When Meng Lim 95C fled Cambodia with his family as a young child, he little dreamed he would become the first Asian American elected as a superior court judge in Georgia. Emory Photo/Video

Riding around Haralson County in his 1988 Oldsmobile Cutlass, Meng Lim points out the places that serve as the historical markers of his life in rural West Georgia. The first house his family lived in when moving to Bremen, Georgia. The church whose congregation became like family to them. The elementary school he attended. The building that housed his first law office, now home to a pawnshop. Like his car — which he bought for his mother after graduating from law school in 1998 — these places are comfortable and familiar to him.

Last spring, Lim knocked on his neighbors’ doors throughout Haralson County and adjacent Polk County to stump as a candidate for superior court judge in the Tallapoosa judicial circuit. After a close primary election in May between Lim and Polk County attorneys Chuck Morris, Andrew Roper, and Vickey Atkins, Lim won a July runoff versus Morris to earn the bench.

“Lim stood out most of all in his home county, where Haralson voters turned out more than 2 to 1 in Lim’s favor. Haralson County turned out 2,174 to 927 in favor of their hometown candidate,” according to local newspaper the Polk Fish Wrap. In Polk County, the tally was 1,812 votes for Lim to 1,544 for Morris.
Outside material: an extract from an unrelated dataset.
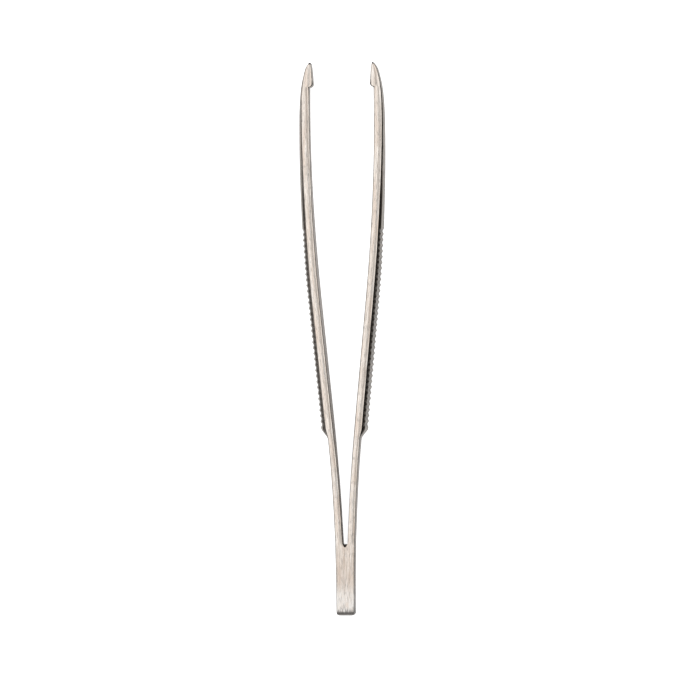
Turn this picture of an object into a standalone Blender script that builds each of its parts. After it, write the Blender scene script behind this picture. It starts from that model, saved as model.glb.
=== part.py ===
"""Stamp tongs: two sprung steel halves with ribbed grips, welded together at the tail.

The tongs lie on one side. The jaws point to +Y, the halves spread along X, and +Z is up. A length
called "s" is measured along the tongs from the end of the tail.
"""
import math

import bmesh
import bpy

MM = 0.001

# Overall
LENGTH = 120.0 * MM
GRIP_WIDTH = 8.2 * MM
MID_HEIGHT = GRIP_WIDTH / 2
TAIL_Y = -LENGTH / 2

# The inner face of a half, as its distance from the middle plane
CROTCH = 16.0 * MM
CROTCH_GAP = 0.68 * MM
ROOT_SLOPE = 0.05
LEG_SLOPE = 0.097
BEND_OUT = (22.0 * MM, 38.0 * MM)
BEND_BACK = (68.0 * MM, 110.0 * MM)

# Thickness of the flat edges; a tail boss is measured from the middle plane
TAIL_END_EDGE = 1.90 * MM
TAIL_TOP_EDGE = 1.91 * MM
LEAF_ROOT_EDGE = 1.36 * MM
LEAF_TOP_EDGE = 1.22 * MM
GRIP_EDGE = 1.52 * MM
NECK_EDGE = 1.62 * MM
SHOULDER = (38.2 * MM, 40.7 * MM)
NECK_STARTS = (84.0 * MM, 104.0 * MM)

# Crown: how far the convex outer face stands out past the edges
LEAF_CROWN = 0.20 * MM
GRIP_CROWN = 1.20 * MM
NECK_CROWN = 0.58 * MM
JAW_CROWN = 0.28 * MM
CROWN_FADES = (76.0 * MM, 110.0 * MM)
CROWN_ENDS = (109.0 * MM, 117.0 * MM)
CROWN_ANGLES = (-60, -25, 25, 60)

# Width, from edge to edge
TAIL_WIDTH = 5.4 * MM
NECK_WIDTH = 3.8 * MM
JAW_WIDTH = 4.8 * MM
TAIL_FLARES = (30.0 * MM, 46.0 * MM)
GRIP_NARROWS = (68.0 * MM, 106.0 * MM)
JAW_FLARES = (109.0 * MM, 115.0 * MM)

# Grip ribs: narrow ridges with wider grooves between them, all across the crown
RIB_PITCH = 1.23 * MM
RIB_COUNT = 35
RIB_START = 40.9 * MM
RIB_DEPTH = 0.26 * MM
RIB_TOP = 0.25

# Jaw: a pad stands inwards, with a slanted step at its lower end
CLOSING_ANGLE = math.radians(3.9)
STEP_START = 114.3 * MM
PAD_START = 115.6 * MM
PAD_GAP = 6.2 * MM
JAW_TAPERS = (108.5 * MM, LENGTH)
JAW_TAPER = 1.75 * MM
JAW_TAPER_POWER = 2.2
TIP_ROUND_START = 118.4 * MM
TIP_BLUNTNESS = 0.97

# Tail
TAIL_CORNER = 0.65 * MM
TAIL_EDGE_ROUND = 1.3 * MM
SEAM_HALF = 0.5 * MM
NOTCH_START = 14.8 * MM
WELD_HALF_THICKNESS = 0.25 * MM
WELD_START = 0.9 * MM
WELD_END = 14.4 * MM
WELD_INSET = 0.45 * MM
WELD_BEVEL = 0.1 * MM

# Flexure: a half bends in its leaf, and the bend is gathered at one pivot
PIVOT_S = 25.6 * MM
PIVOT_CLEARANCE = 0.3 * MM


def smooth(s, span):
    """Goes from 0 to 1 over span, with no slope at either end."""
    u = min(max((s - span[0]) / (span[1] - span[0]), 0.0), 1.0)
    return u * u * (3.0 - 2.0 * u)


def ramp(s, span):
    """Goes from 0 to 1 over span in a straight line."""
    return min(max((s - span[0]) / (span[1] - span[0]), 0.0), 1.0)


def bend(s, span):
    """Sideways travel of a line whose slope grows evenly from 0 to 1 over span."""
    if s <= span[0]:
        return 0.0
    if s >= span[1]:
        return s - (span[0] + span[1]) / 2
    return (s - span[0]) ** 2 / (2 * (span[1] - span[0]))


def leg_gap(s):
    """Distance from the middle plane to the inner face of the leaf, grip and neck."""
    straight = CROTCH_GAP + ROOT_SLOPE * (s - CROTCH)
    out = (LEG_SLOPE - ROOT_SLOPE) * bend(s, BEND_OUT)
    back = LEG_SLOPE * bend(s, BEND_BACK)
    return straight + out - back


def blend(start, end, share):
    return start + (end - start) * share


def edge_thickness(s):
    leaf = blend(LEAF_ROOT_EDGE, LEAF_TOP_EDGE, ramp(s, (CROTCH, SHOULDER[0])))
    grip = blend(leaf, GRIP_EDGE, ramp(s, SHOULDER))
    return blend(grip, NECK_EDGE, smooth(s, NECK_STARTS))


def crown_height(s):
    grip = blend(LEAF_CROWN, GRIP_CROWN, ramp(s, SHOULDER))
    neck = blend(grip, NECK_CROWN, ramp(s, CROWN_FADES))
    return blend(neck, JAW_CROWN, ramp(s, CROWN_ENDS))


def inner_x(s):
    if s < NOTCH_START:
        return SEAM_HALF
    if s < CROTCH:
        return blend(SEAM_HALF, leg_gap(CROTCH), ramp(s, (NOTCH_START, CROTCH)))
    if s < PAD_START:
        return blend(leg_gap(s), PAD_GAP, ramp(s, (STEP_START, PAD_START)))
    return PAD_GAP + (s - PAD_START) * math.tan(CLOSING_ANGLE)


def outer_x(s):
    """Distance from the middle plane to the edge's outer corner, where the crown begins."""
    if s < CROTCH:
        tail = blend(TAIL_END_EDGE, TAIL_TOP_EDGE, s / CROTCH)
        leaf = leg_gap(CROTCH) + edge_thickness(CROTCH)
        return blend(tail, leaf, smooth(s, (NOTCH_START / 2, CROTCH)))
    return leg_gap(s) + edge_thickness(s) - JAW_TAPER * ramp(s, JAW_TAPERS) ** JAW_TAPER_POWER


def half_width(s):
    grip = blend(TAIL_WIDTH, GRIP_WIDTH, smooth(s, TAIL_FLARES))
    neck = blend(grip, NECK_WIDTH, smooth(s, GRIP_NARROWS))
    jaw = blend(neck, JAW_WIDTH, smooth(s, JAW_FLARES))
    return jaw / 2


def round_end(distance, radius):
    """How far a rounded corner has drawn in, at a distance from the end."""
    if distance >= radius:
        return 0.0
    return radius - math.sqrt(radius ** 2 - (radius - distance) ** 2)


def tip_scale(s):
    """Shrinks the sections over the rounded tip of the jaw."""
    u = TIP_BLUNTNESS * ramp(s, (TIP_ROUND_START, LENGTH))
    return math.sqrt(1.0 - u * u)


def section(s, groove=0.0):
    """Corners (x, z) of the right half's section at s; a groove lowers the crown."""
    middle = (inner_x(s) + outer_x(s)) / 2
    half_thickness = (outer_x(s) - inner_x(s)) / 2 * tip_scale(s)
    inner = middle - half_thickness
    edge = middle + half_thickness - round_end(s, TAIL_CORNER)
    half = half_width(s) * tip_scale(s) - round_end(s, TAIL_EDGE_ROUND)
    crown = (crown_height(s) - groove) * tip_scale(s)
    angles = [math.radians(angle) for angle in CROWN_ANGLES]
    arc = [(edge + crown * math.cos(a), half * math.sin(a)) for a in angles]
    return [(inner, -half), (edge, -half)] + arc + [(edge, half), (inner, half)]


def rib_stations():
    """Stations over the ribs, as (s, groove depth): each groove's floor, then the top after it."""
    stations = []
    flank = RIB_PITCH * (1.0 - RIB_TOP) / 2
    for rib in range(RIB_COUNT):
        floor = RIB_START + rib * RIB_PITCH
        stations += [(floor, RIB_DEPTH), (floor + flank, 0.0)]
        stations += [(floor + flank + RIB_PITCH * RIB_TOP, 0.0)]
    stations.append((RIB_START + RIB_COUNT * RIB_PITCH, RIB_DEPTH))
    return stations


def tail_stations():
    end_arc = [TAIL_EDGE_ROUND * (1.0 - math.cos(math.radians(a))) for a in range(0, 91, 15)]
    plain = [4.0, 7.4, 10.5, 13.0, 14.8, 15.4, 16.0, 18.0, 20.0, 22.0, 24.0]
    last = PIVOT_S - PIVOT_CLEARANCE / 2
    return [(s, 0.0) for s in end_arc + [value * MM for value in plain] + [last]]


def arm_stations():
    first = PIVOT_S + PIVOT_CLEARANCE / 2
    leaf = [28.0, 30.0, 32.0, 34.0, 36.0, 37.8, 39.2, 40.6]
    neck = [86.0, 89.0, 92.0, 95.0, 98.0, 100.5, 103.0, 106.0, 108.5, 111.0, 112.5]
    jaw = [113.5, 114.3, 115.0, 115.6, 116.5, 117.4, 118.4]
    tip_turn = [math.sin(math.radians(a)) for a in (25, 45, 60, 75)]
    tip = [TIP_ROUND_START + (LENGTH - TIP_ROUND_START) * turn for turn in tip_turn] + [LENGTH]
    below = [(first, 0.0)] + [(value * MM, 0.0) for value in leaf]
    above = [(value * MM, 0.0) for value in neck + jaw] + [(s, 0.0) for s in tip]
    return below + rib_stations() + above


def steel(name, colour, roughness):
    material = bpy.data.materials.new(name)
    material.use_nodes = True
    shader = material.node_tree.nodes["Principled BSDF"]
    shader.inputs["Base Color"].default_value = (*colour, 1.0)
    shader.inputs["Metallic"].default_value = 1.0
    shader.inputs["Roughness"].default_value = roughness
    return material


def loft(name, stations, side, origin, collection, material):
    """Skins the sections at the stations into one closed solid; side is +1 right, -1 left."""
    bm = bmesh.new()
    rings = []
    for s, groove in stations:
        y = TAIL_Y + s - origin[1]
        corners = section(s, groove)
        ring = [bm.verts.new((side * x - origin[0], y, z)) for x, z in corners]
        rings.append(ring)
    for low, high in zip(rings, rings[1:]):
        for a in range(len(low)):
            b = (a + 1) % len(low)
            bm.faces.new((low[a], low[b], high[b], high[a]))
    bm.faces.new(rings[0])
    bm.faces.new(rings[-1])
    bmesh.ops.recalc_face_normals(bm, faces=bm.faces)
    mesh = bpy.data.meshes.new(name)
    bm.to_mesh(mesh)
    bm.free()
    mesh.materials.append(material)
    part = bpy.data.objects.new(name, mesh)
    part.location = (origin[0], origin[1], MID_HEIGHT)
    collection.objects.link(part)
    return part


def pivot_point(side):
    """The flexure's axis runs along Z through the middle of the leaf's thickness."""
    middle = (inner_x(PIVOT_S) + outer_x(PIVOT_S)) / 2
    return (side * middle, TAIL_Y + PIVOT_S)


def make_tail(name, side, collection):
    material = steel(name + "_steel", (0.62, 0.58, 0.54), 0.38)
    return loft(name, tail_stations(), side, (0.0, 0.0), collection, material)


def make_arm(name, side, collection):
    material = steel(name + "_steel", (0.66, 0.62, 0.58), 0.34)
    return loft(name, arm_stations(), side, pivot_point(side), collection, material)


def make_weld(name, collection):
    """A thin bar of weld metal between the two tail bosses, sunk below their edges."""
    bpy.ops.mesh.primitive_cube_add(size=1.0)
    weld = bpy.context.active_object
    weld.name = name
    weld.data.name = name
    height = TAIL_WIDTH - 2 * WELD_INSET
    for vertex in weld.data.vertices:
        vertex.co.x *= 2 * WELD_HALF_THICKNESS
        vertex.co.y *= WELD_END - WELD_START
        vertex.co.z *= height
    weld.location = (0.0, TAIL_Y + (WELD_START + WELD_END) / 2, MID_HEIGHT)
    rounding = weld.modifiers.new("rounding", "BEVEL")
    rounding.width = WELD_BEVEL
    rounding.segments = 2
    weld.data.materials.append(steel(name + "_steel", (0.55, 0.51, 0.47), 0.45))
    for home in weld.users_collection:
        home.objects.unlink(weld)
    collection.objects.link(weld)
    return weld


def clear_scene():
    for old in list(bpy.data.objects):
        bpy.data.objects.remove(old, do_unlink=True)


def main():
    clear_scene()
    parts = bpy.data.collections.new("stamp_tongs")
    bpy.context.scene.collection.children.link(parts)
    for side, word in ((-1, "left"), (1, "right")):
        make_tail(word + "_tail", side, parts)
        make_arm(word + "_arm", side, parts)
    make_weld("tail_weld", parts)


main()
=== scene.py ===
"""Looks of the stamp tongs: two ground and brushed steel halves and the weld between their tails.

A length called "s" is measured along the tongs from the end of the tail. The jaws point to +Y, the
halves spread along X, and the tongs lie on one side, so +Z is up.
"""
import math

import bpy
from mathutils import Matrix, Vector


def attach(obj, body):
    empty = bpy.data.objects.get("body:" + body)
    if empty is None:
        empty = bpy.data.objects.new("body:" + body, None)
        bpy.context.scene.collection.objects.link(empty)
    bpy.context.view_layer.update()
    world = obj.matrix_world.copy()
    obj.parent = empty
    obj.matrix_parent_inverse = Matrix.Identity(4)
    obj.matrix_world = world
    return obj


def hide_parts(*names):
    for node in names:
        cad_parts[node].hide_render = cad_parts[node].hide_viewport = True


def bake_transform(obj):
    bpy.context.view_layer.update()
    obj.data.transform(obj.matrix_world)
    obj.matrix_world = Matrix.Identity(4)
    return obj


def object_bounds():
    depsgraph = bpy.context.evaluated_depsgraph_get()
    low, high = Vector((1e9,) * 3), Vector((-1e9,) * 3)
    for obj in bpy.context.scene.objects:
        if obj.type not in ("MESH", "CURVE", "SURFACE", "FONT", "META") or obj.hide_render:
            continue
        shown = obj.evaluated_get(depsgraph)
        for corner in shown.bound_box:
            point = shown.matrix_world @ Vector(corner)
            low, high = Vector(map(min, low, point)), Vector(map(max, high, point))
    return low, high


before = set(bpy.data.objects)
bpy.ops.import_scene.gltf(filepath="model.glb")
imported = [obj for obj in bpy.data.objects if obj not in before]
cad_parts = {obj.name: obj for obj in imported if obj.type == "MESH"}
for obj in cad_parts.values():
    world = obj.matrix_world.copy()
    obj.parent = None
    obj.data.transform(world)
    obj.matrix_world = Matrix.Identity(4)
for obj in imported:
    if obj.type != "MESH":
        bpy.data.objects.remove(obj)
cad_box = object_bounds()

MM = 0.001

# From the frame
LOW = Vector(cad_box[0])
HIGH = Vector(cad_box[1])
LENGTH = HIGH.y - LOW.y
TAIL_Y = LOW.y
MID_HEIGHT = (LOW.z + HIGH.z) / 2
GRIP_WIDTH = HIGH.z - LOW.z

# The inner face of a half, as its distance from the middle plane. A slope is travel outwards per
# length along the tongs, and grows or falls evenly over a bend.
CROTCH = 16.0 * MM
CROTCH_GAP = 0.57 * MM
ROOT_SLOPE = 0.05
LEG_SLOPE = 0.097
BEND_OUT = (22.0 * MM, 38.0 * MM)
BEND_BACK = (68.0 * MM, 110.0 * MM)
SEAM_HALF = 0.15 * MM
NOTCH_BOTTOM = 14.85 * MM
NOTCH_TOP = 15.75 * MM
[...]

His campaign stood out partly because of the heavy use of social media, especially Facebook, by Lim and his supporters. 

Lim’s Facebook page lists his hometown as Bremen, when in fact he was born more than eight thousand miles away in Phnom Penh, Cambodia, in 1972. The youngest child of Se Lim, a school principal, and Anh Hue Tran Lim, a nurse, his family’s journey to the United States began in 1975 after the Khmer Rouge seized control of the country.